When I was a kid (grumble, grumble, grunt, groan) …
December was the most magical month of the year.
Digging through the haze and malaise rendered by our Thanksgiving gluttony, us youngins were left to dream about digging through other things, like …
The acres and acres of snow we asked Jack Frost to sprinkle on us each school night …
The piles of egg-nog-drenched cookies and candy and pies and candy and candy canes and candy we implored the sugar plum fairies to leave us …
The heaping mounds of shiny, sparkly, blinky, face-melting, animatronic, fuse-busting, gaud-awful Christmas decorations that would litter the landscape from Grandma’s house to the White House and wouldn’t fully disappear until the next summer …
The mountains of presents we just knew Santa or Darren McGavin would stack around our tree …
It all sounds pretty hideous now. Overwhelming.
But if there’s one part of all those childhood holidays from the dark ages that I’m still down with, it’s relishing the little, baubly hobby oddities that started to show up in your stocking, or as a thinking-of-you gift from Aunt Agnes, once the family got word of your cardboard affliction.
They didn’t cost much then, and the STILL don’t cost much now.
Don’t believe me?
Here, then …
Take a gander at just a few of the old-school stocking stuffers you can still get for a song today, baseball-card style …
(Note: The following sections contain affiliate links to eBay listings for the cards discussed.)
1981 Coca-Cola Team Sets
The summer of 1981 was a dark time for baseball, thanks to The Strike that tore the season in two. But baseball fans had the light of two new major sets (Fleer and Donruss) to help us through. And, if you rooted for any of 11 particular teams, you also had an 11-card (plus checklist!) set to chase, courtesy of Topps and Coke. All these years later, you can still buy most teams for under $10, with many checking in under five.
1983 Topps Foldouts
These nifty little oddballs served as my baseball encyclopedia (smallcase) when I was first learning the ins and outs of the game in 1983. The drugstore in our little town somehow got hold of these (along with the “Michigan” test wrappers later on), and I bought one a week until I had all five and could tell you that John Mayberry was one of the 17 most prolific home run hitters of his time.
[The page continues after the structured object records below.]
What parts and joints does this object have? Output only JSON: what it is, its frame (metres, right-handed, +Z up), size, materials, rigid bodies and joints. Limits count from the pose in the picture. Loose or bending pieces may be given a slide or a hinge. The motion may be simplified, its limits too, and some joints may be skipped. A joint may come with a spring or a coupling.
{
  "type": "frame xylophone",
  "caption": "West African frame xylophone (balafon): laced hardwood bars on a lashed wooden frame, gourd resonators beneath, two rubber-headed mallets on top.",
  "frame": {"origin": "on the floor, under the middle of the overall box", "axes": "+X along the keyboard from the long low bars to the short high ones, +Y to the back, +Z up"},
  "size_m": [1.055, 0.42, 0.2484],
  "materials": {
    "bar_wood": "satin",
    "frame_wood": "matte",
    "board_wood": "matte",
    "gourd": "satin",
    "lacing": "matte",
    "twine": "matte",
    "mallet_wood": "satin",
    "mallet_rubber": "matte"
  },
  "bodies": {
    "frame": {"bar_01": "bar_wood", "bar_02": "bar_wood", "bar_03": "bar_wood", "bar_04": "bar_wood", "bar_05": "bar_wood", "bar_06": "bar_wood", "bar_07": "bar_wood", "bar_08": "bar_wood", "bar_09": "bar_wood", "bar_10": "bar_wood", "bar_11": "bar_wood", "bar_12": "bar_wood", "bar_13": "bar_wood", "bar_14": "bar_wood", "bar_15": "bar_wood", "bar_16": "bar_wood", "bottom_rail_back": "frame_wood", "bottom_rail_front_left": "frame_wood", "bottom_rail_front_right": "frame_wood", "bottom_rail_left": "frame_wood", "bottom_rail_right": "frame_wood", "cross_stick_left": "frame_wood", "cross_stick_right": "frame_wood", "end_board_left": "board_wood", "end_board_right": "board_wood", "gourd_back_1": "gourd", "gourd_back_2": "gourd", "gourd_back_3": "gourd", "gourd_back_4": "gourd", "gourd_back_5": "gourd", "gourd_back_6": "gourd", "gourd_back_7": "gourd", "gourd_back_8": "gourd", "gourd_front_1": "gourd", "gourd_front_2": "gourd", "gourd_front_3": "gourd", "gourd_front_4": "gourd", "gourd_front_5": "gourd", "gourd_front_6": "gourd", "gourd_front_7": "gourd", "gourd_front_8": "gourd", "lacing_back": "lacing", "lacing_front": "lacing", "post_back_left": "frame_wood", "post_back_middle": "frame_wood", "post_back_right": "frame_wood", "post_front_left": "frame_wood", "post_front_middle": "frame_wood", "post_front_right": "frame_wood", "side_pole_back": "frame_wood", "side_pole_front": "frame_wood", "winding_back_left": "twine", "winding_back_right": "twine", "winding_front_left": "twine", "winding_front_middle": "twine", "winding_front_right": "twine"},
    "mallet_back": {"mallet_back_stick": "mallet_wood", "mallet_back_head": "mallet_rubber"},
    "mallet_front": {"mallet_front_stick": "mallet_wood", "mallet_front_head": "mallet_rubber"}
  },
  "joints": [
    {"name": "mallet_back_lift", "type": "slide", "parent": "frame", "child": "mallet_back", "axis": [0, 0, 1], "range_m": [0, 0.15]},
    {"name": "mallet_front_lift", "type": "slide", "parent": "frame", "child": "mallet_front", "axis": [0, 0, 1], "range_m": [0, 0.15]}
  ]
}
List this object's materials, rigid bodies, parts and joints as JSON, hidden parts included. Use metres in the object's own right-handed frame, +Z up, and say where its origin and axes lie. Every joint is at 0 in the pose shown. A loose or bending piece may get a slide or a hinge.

And that Jerry Koosman was a White Sox win machine.
Skewed impressions aside, the foldouts were about as fun as baseball “cards” can be, and you can STILL buy them for $10-20 per set … sometimes less.
1985 Donruss Highlights
Donruss deliberated awhile before they joined the late-year card fray, and while “The Rookies” made its debut with much fanfare in 1986, it was actually “Highlights” that got new Big D cards in our hands for the holidays for the first time.
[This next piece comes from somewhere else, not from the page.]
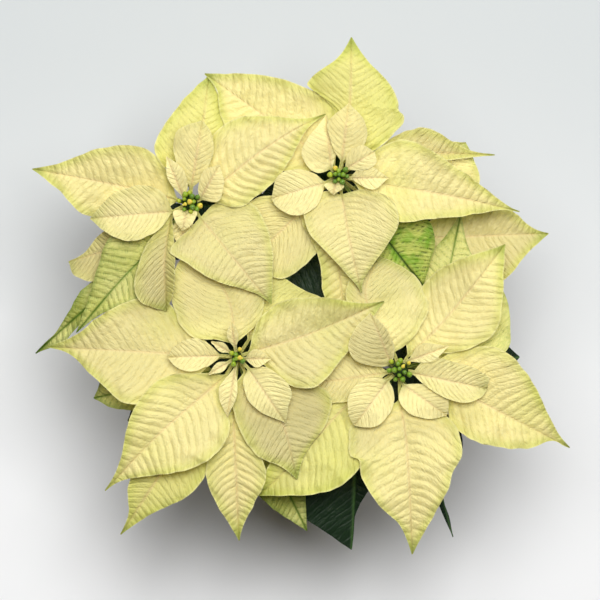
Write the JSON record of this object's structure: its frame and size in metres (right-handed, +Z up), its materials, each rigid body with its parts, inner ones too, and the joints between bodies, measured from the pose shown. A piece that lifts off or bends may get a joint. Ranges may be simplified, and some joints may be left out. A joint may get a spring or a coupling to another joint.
{
  "type": "potted poinsettia",
  "caption": "Potted flowering plant: heads of broad pointed pale bracts around small green buds, on one branched stem in a tapered pot.",
  "frame": {"origin": "middle of the pot's flat underside", "axes": "+Z up the plant; +X and +Y lie in the floor, with the head nearest the middle in the -X -Y quarter"},
  "size_m": [0.3785, 0.364, 0.2937],
  "materials": {
    "pot": "terracotta-coloured matt plastic",
    "soil": "moist crumbly potting soil",
    "stem": "green young stem, brown and woody at the foot",
    "flowers": "smooth green buds with yellow tips",
    "bract": "soft veined cream bract",
    "turning": "half green, half cream leaf with dark veins",
    "leaf": "dark green leaf"
  },
  "bodies": {
    "root": {"bract_a1": "bract", "bract_a10": "bract", "bract_a11": "turning", "bract_a12": "bract", "bract_a13": "turning", "bract_a2": "bract", "bract_a3": "bract", "bract_a5": "bract", "bract_a6": "bract", "bract_a9": "bract", "bract_b1": "bract", "bract_b12": "bract", "bract_b13": "bract", "bract_b14": "turning", "bract_b16": "bract", "bract_b17": "bract", "bract_b2": "bract", "bract_b3": "bract", "bract_b4": "bract", "bract_b5": "bract", "bract_b6": "bract", "bract_b7": "bract", "bract_b8": "bract", "bract_c1": "bract", "bract_c10": "bract", "bract_c11": "bract", "bract_c12": "bract", "bract_c13": "bract", "bract_c14": "bract", "bract_c15": "bract", "bract_c2": "bract", "bract_c3": "bract", "bract_c4": "bract", "bract_d1": "bract", "bract_d10": "bract", "bract_d11": "turning", "bract_d2": "bract", "bract_d3": "bract", "bract_d4": "bract", "bract_d5": "bract", "bract_d6": "bract", "bract_d7": "bract", "bract_d8": "bract", "bract_d9": "bract", "flowers_a": "flowers", "flowers_b": "flowers", "flowers_c": "flowers", "flowers_d": "flowers", "leaf_a19": "leaf", "leaf_b19": "leaf", "leaf_b20": "leaf", "leaf_c17": "turning", "leaf_c18": "turning", "leaf_c19": "leaf", "leaf_d12": "leaf", "leaf_d13": "leaf", "leaf_d14": "leaf", "pot": "pot", "soil": "soil", "stem": "stem"}
  },
  "joints": []
}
Sure, it’s not as flashy as a Wally Joyner rookie card, but Highlights delivered big in the moment: three Dwight Goodens, three Don Mattinglys, two Pete Roses, two Rickey Hendersons, and plenty of Hall of Fame firepower.
And there were rookie cards of Tom Browning, Ozzie Guillen, and Vince Coleman.
Today?
All that — plus the complete Lou Gehrig puzzle — can be yours for about five bucks.
1986 Fleer Star Stickers
This is the bank-breaking, stocking-stretching monster on our list, spanning all the way into the $30-40 range for an unopened box.
But if you want a complete set, you can buy in for less than that.
Either way, not a bad deal for a run of “stickers” that were actually full-sized cards that, it just so happened, you could peel apart if you wanted. And, as the name promises, this thing was all stars.
No Tim Birtsas PC is complete without this issue, after all.
1991 Topps Micro
This my nod to all the whippersnappers reading this, just to prove there’s life beyond 1980s hobby stocking stuffers.
Did anyone really need a full set of 1991 Topps baseball cards that were so small you didn’t dare open them outside of a mausoleum for fear ye olde HVAC system would whisk them to the nethers?
Nah.
But they’re kinda cool, and they’re cheap.
And easy to slide in a stocking.
And, word has it, their advent was solely reponsible for the 1990s resurrection of the microfiche reader market.
—
I’m sure if you dig around a bit, you can find — or remember — plenty of other “old” baseball card goodies that would look just fine piled on top of the Elf on the Shelf nightmare-maker that lurks about these days … and that are cheap enough you could use for kindling if it comes to that.
Better get your lists written out and checked a couple of times right quick, though, because 2022’s on its way out.
I can already hear Baby 2023 crying off in the distance, and it sounds like he’s asking for some 1984 Topps Supers.
Or something.
Thanks for reading.
—Adam
Nice read --what exactly did you mean by "(along with the “Michigan” test wrappers later on)" in the foldouts piece? Thanks.